Once you've learnt to specify when and where the effects should be in the pattern, adding them becomes an integral part of a performance. The effect settings aren't saved in your pattern. If you happened across a particular delay time that fits, you'll have to either record it then and there, or learn the TR8 so well you can find it reliably every time.
There's an extra delay‑ish effect too, called Scatter, which is all about fast 'sample and repeat' operations such as looping, reversing and gratuitous glitching. Firing it up for the first time, I couldn't help thinking of DJs and cheese. Fortunately, there are 10 different Scatter types and sufficient diversity so that, clichéd or not, I found myself eventually won over. The stale Wensleydale of earlier morphed into fragrant, soft Lancashire before my ears. Scatter would be even slicker if its button could be switched at will between toggled and momentary modes. Perhaps Roland can implement a shortcut for this.
Finally, an external signal — stereo or mono — can be added to the mix. The signal isn't processed by the delay or reverb but it is subject to Scatter. The main purpose appears to be serving up pumping compression effects, thanks to a step‑based side-chain. The side-chain pattern is programmed in the usual way, its amount set by (you've guessed it) a dedicated knob. I couldn't help wondering whether the feature could one day be extended to include gating as an alternate mode, for those of us whose pumping days are over.
Conclusion
It's heartening that, for all its power, the TR8 takes hardly any time to learn. Right from the start it's about what you choose to do with it. Roland have finally delivered their classic sounds, but have dared to put them into a more playable interface than ever before. They deserve credit for listening, no matter how long it took.
I realise there will always be those for whom only analogue is acceptable, whether because of an innate desire to melt solder and transform or because of beardy prejudice. Fortunately, for the vast majority, a drum machine is about having instant control over the right sounds. The TR8 ticks those boxes with a fat, wide felt‑tip!
Unlike other machines that lack a display, the TR8 not only gets away with it, but actually seems better without it. In fact I'm convinced a display would have compromised it as a musical instrument. Ditto for the scratchpad approach, in which everything is live and saved as you go. Admittedly, I would have liked lots more patterns, and a couple more assignable outputs wouldn't have gone amiss either. After that, my wishlist is pretty short. Obviously nobody wants to stop the music to copy a pattern and, in common with the TB3, there needs to be a way to deactivate note transmission when using the MIDI interface functionality.
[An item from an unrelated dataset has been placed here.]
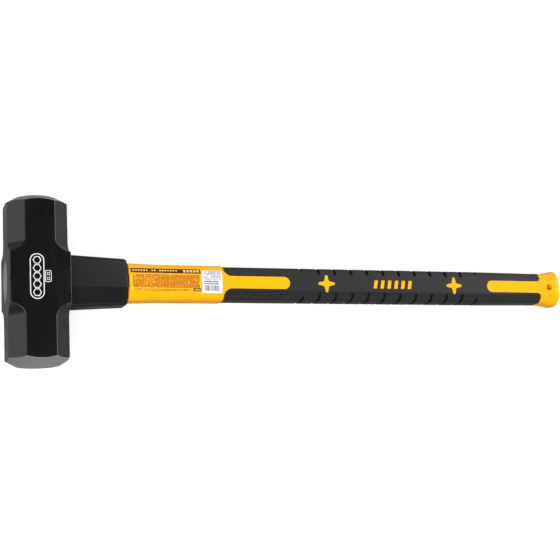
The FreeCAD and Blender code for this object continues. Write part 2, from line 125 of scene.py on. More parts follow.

The TR8 has considerable update potential and this is where Roland could be vindicated for their rejection of the analogue path. If Aira is to become a force to reckon with, adding further classics would surely sweeten the deal. The technology sounds big, punchy and right, and at the asking price, the TR8 thoroughly deserves to be a hit.
Alternatives
With the originals still commanding premium prices, if you wanted all the sounds of a TR808 and TR909 in a single instrument, there haven't been any serious alternatives since the sequencer-less Novation Drumstation in the '90s. There's the Acidlab Miami that aims to be a TR808, and another alternative would be our old favourite the Korg ESX1, packed with Roland samples. If samples don't impress, back in the analogue realm there's the more expensive MFB Tanzbär. It has individual outputs and some voices do come pretty close, but the dancing bear slips out of disguise easily and isn't loaded with all the voices found here.
USB Today
The tale isn't quite complete because there's one last chocolate in the box — and it's no coconut or rock‑hard caramel either! Apologies for going all Forrest Gump on you there, but just as I was reading through my scribbled notes, the first version of the USB driver dropped into my inbox. Once installed on my Mac, the TR8 became an audio and MIDI interface.
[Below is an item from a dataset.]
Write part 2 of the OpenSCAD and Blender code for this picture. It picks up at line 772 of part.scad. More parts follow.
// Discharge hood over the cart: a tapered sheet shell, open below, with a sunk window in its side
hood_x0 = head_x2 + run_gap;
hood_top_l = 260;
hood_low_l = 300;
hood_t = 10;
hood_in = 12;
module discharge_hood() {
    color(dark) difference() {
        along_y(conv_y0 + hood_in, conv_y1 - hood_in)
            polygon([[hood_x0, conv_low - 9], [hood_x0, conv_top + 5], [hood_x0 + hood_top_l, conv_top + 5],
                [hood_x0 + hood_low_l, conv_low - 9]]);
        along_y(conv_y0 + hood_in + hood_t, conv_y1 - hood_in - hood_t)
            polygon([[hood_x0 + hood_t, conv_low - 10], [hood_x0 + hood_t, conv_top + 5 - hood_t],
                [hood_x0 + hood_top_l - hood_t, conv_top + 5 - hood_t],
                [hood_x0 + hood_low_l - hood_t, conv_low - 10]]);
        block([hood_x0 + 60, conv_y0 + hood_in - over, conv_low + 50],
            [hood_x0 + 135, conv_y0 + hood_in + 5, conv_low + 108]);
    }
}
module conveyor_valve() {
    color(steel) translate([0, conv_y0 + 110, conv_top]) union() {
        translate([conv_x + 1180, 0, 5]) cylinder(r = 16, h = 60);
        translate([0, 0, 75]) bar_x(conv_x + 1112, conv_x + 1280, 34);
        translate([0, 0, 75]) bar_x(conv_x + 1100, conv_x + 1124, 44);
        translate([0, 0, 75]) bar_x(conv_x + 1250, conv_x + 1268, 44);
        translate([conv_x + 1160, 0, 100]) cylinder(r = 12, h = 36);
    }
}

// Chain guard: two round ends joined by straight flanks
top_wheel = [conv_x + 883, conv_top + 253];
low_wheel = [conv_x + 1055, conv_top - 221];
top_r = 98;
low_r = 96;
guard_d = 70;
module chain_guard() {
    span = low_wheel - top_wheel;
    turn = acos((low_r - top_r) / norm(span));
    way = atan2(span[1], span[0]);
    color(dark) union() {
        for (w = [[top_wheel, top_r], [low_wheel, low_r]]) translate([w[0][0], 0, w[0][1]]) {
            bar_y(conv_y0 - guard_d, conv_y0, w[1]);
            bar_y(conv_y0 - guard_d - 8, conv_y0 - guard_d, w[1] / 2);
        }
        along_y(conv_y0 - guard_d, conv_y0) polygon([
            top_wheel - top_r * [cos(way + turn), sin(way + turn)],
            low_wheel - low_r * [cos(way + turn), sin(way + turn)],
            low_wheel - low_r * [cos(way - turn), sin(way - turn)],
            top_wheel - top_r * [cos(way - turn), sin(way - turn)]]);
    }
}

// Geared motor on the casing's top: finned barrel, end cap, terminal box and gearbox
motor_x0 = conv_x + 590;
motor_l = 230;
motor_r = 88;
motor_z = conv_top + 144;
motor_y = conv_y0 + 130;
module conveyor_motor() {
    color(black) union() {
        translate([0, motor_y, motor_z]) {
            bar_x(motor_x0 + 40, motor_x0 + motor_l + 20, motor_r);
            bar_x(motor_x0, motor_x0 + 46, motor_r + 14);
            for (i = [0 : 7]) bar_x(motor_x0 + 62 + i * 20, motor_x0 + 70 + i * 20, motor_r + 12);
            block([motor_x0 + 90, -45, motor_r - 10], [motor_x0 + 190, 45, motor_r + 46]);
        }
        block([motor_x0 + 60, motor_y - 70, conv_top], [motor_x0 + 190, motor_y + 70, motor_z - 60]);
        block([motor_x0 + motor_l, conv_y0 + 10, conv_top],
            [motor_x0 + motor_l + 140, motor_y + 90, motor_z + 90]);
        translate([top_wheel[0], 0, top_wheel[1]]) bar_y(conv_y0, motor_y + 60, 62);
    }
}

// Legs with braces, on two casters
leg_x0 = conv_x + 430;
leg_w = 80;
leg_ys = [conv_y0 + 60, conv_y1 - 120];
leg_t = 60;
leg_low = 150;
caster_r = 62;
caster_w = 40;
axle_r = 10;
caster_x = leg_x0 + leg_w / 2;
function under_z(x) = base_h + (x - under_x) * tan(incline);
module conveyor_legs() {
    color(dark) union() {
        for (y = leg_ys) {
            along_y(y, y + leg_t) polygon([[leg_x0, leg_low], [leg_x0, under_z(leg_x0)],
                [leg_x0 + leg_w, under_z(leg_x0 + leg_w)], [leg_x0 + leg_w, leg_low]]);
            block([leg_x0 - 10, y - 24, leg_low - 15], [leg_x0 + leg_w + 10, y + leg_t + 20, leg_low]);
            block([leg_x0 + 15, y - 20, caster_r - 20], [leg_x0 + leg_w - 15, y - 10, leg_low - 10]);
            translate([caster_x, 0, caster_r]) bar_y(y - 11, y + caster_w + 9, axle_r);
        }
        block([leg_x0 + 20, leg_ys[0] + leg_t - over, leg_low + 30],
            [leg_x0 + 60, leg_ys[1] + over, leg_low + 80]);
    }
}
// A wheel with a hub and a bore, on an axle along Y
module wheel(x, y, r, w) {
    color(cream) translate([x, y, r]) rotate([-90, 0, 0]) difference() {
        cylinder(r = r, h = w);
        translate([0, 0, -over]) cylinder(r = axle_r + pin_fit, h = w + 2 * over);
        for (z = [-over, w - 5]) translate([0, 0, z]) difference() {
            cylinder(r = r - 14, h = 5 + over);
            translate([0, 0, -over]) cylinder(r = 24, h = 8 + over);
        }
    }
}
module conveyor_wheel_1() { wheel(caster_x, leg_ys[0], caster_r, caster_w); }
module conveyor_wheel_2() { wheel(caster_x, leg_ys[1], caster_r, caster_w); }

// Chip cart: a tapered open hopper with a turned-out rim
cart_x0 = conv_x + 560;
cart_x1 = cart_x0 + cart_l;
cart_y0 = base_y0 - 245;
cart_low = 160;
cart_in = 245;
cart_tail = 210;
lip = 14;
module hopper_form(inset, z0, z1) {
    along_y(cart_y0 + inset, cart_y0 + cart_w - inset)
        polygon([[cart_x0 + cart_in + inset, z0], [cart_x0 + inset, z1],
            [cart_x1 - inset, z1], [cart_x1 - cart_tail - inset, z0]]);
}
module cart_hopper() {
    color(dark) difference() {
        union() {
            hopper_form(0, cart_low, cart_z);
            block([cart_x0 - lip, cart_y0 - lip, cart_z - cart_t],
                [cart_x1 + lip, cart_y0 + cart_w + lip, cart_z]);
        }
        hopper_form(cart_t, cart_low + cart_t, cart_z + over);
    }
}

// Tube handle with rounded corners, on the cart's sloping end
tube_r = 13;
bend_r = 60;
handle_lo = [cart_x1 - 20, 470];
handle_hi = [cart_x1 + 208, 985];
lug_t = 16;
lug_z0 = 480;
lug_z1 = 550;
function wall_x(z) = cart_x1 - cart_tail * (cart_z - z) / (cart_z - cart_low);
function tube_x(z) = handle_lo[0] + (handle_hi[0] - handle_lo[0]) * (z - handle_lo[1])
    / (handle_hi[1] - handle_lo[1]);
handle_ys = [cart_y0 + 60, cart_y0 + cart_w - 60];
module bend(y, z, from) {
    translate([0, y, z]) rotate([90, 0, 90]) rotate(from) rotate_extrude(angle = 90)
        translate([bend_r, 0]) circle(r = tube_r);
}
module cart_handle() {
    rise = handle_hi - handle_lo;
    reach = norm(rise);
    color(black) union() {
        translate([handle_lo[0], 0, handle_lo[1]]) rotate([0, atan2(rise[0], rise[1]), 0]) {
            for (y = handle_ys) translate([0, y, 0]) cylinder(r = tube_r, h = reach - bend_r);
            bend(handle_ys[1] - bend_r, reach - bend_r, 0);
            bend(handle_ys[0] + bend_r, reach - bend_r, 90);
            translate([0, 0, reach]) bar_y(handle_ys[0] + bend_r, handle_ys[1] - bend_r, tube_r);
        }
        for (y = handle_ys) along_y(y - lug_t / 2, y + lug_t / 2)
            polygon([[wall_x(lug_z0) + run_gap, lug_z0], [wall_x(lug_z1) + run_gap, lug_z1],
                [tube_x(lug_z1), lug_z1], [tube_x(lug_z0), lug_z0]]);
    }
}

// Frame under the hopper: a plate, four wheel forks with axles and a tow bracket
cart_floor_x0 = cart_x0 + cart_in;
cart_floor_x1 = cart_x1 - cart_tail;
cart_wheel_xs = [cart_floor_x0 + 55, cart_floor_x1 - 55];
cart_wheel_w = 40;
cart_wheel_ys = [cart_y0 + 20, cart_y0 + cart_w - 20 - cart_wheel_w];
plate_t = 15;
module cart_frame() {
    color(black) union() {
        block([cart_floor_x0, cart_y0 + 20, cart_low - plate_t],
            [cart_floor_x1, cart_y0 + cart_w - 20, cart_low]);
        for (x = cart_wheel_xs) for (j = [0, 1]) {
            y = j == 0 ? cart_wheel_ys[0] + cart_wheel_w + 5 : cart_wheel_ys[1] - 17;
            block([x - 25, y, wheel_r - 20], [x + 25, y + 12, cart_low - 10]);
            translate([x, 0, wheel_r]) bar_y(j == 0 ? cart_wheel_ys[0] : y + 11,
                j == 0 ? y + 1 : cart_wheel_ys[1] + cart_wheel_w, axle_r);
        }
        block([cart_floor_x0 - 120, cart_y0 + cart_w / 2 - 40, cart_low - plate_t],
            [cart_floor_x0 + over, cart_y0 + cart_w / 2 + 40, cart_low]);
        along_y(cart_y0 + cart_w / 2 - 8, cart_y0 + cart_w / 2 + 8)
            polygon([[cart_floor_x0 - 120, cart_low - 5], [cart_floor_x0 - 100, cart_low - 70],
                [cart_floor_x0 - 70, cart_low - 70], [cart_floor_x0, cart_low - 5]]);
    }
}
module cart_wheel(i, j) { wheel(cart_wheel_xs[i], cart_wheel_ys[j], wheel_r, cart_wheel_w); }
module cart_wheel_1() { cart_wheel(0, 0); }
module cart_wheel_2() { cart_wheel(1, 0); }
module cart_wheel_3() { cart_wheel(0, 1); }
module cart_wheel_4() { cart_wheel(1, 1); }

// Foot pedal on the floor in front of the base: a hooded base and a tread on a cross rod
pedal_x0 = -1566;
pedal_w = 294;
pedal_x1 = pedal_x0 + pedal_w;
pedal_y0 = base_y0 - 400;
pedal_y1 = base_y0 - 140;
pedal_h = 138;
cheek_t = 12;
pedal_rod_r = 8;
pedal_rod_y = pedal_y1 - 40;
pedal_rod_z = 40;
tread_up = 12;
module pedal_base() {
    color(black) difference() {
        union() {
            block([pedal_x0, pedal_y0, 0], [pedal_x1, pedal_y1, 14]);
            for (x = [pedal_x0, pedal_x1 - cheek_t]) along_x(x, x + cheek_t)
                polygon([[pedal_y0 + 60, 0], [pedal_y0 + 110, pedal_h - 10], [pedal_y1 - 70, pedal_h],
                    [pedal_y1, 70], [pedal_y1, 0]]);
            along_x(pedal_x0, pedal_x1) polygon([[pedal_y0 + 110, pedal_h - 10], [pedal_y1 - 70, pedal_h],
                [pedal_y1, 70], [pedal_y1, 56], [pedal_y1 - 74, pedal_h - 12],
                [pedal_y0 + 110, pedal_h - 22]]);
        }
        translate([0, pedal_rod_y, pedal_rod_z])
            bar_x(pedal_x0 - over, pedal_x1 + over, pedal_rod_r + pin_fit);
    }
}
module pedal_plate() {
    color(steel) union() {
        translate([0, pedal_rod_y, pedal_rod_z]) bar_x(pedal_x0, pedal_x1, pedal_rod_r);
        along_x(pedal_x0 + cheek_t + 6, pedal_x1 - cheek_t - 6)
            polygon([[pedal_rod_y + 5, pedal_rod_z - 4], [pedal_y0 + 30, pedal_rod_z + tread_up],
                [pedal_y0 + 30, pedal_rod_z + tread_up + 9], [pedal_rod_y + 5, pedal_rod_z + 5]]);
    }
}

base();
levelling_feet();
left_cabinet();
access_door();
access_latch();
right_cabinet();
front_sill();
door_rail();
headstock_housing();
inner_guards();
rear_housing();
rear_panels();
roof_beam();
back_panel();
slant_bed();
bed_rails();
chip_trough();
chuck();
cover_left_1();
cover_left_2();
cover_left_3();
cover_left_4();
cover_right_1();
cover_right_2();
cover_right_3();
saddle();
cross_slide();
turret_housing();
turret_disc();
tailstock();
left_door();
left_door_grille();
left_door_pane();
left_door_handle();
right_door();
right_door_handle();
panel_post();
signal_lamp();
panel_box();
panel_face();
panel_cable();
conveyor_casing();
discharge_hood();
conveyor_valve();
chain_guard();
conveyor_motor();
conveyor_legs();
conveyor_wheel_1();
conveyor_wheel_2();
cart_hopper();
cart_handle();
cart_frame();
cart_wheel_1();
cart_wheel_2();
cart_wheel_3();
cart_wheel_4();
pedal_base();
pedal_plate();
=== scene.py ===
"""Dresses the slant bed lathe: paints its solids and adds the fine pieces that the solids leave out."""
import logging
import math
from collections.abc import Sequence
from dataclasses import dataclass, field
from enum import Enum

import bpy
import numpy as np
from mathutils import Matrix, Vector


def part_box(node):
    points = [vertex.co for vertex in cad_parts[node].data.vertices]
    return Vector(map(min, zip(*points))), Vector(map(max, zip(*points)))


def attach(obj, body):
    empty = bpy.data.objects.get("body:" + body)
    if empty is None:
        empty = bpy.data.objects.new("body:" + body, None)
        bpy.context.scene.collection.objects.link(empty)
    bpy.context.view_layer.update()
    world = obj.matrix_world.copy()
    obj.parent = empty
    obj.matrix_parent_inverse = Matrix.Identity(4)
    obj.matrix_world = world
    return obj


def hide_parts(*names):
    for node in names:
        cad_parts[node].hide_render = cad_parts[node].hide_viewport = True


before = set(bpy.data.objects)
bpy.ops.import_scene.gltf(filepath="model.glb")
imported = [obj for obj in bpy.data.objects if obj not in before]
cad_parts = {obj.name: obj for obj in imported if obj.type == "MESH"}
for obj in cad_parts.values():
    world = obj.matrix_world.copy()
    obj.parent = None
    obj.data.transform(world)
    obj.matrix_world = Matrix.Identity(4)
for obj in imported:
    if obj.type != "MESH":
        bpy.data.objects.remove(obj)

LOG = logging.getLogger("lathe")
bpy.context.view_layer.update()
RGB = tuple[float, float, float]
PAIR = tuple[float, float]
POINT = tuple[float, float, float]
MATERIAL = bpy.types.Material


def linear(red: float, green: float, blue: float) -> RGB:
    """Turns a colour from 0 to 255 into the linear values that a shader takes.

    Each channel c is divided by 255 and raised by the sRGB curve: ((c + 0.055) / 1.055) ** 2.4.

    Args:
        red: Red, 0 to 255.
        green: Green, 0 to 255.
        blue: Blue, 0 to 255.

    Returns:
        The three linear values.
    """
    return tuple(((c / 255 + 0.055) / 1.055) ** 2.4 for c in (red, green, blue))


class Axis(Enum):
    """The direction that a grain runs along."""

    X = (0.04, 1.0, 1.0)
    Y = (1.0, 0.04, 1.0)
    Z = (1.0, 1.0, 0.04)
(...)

There's no dedicated volume or balance control between the TR8's output and the computer's audio, which could be limiting in some circumstances. However, a 24‑bit USB 2 interface is always potentially useful, and when I booted Logic X I felt briefly as if I'd been handed all the coffee creams. The TR8's audio driver features 14 inputs: enough to cater for the main mix, plus any external signals, and every instrument. If you prefer to individually process your percussion voices, this way you can! Given its potential as a MIDI controller and with a functional MIDI interface thrown in, the TR8 could be a real treat for the travelling musician.
Pros
- Close your eyes and the TR8 could pass for a TR808 and a TR909. Kits can be built with instruments from either.
- The X0X sequencer is an improvement on the original machines.
- Features built‑in effects and two assignable outputs.
- Visually striking.
- Via its combined audio/MIDI interface, each voice can be recorded separately.
- All knobs and sliders send MIDI CCs.
- Reasonably priced.
- Potential for further expansion.
Cons
- Only 16 patterns (each with a variation), which is a bit stingy.
- A couple more individual hardware outputs would have been desirable.
- To copy a pattern you must first stop playback.
Summary
The TR8 offers realistic modelling of Roland's two most famous and sought‑after drum machines. Superbly performance‑oriented, the TR8 has internal effects, external inputs and even includes an audio and MIDI interface.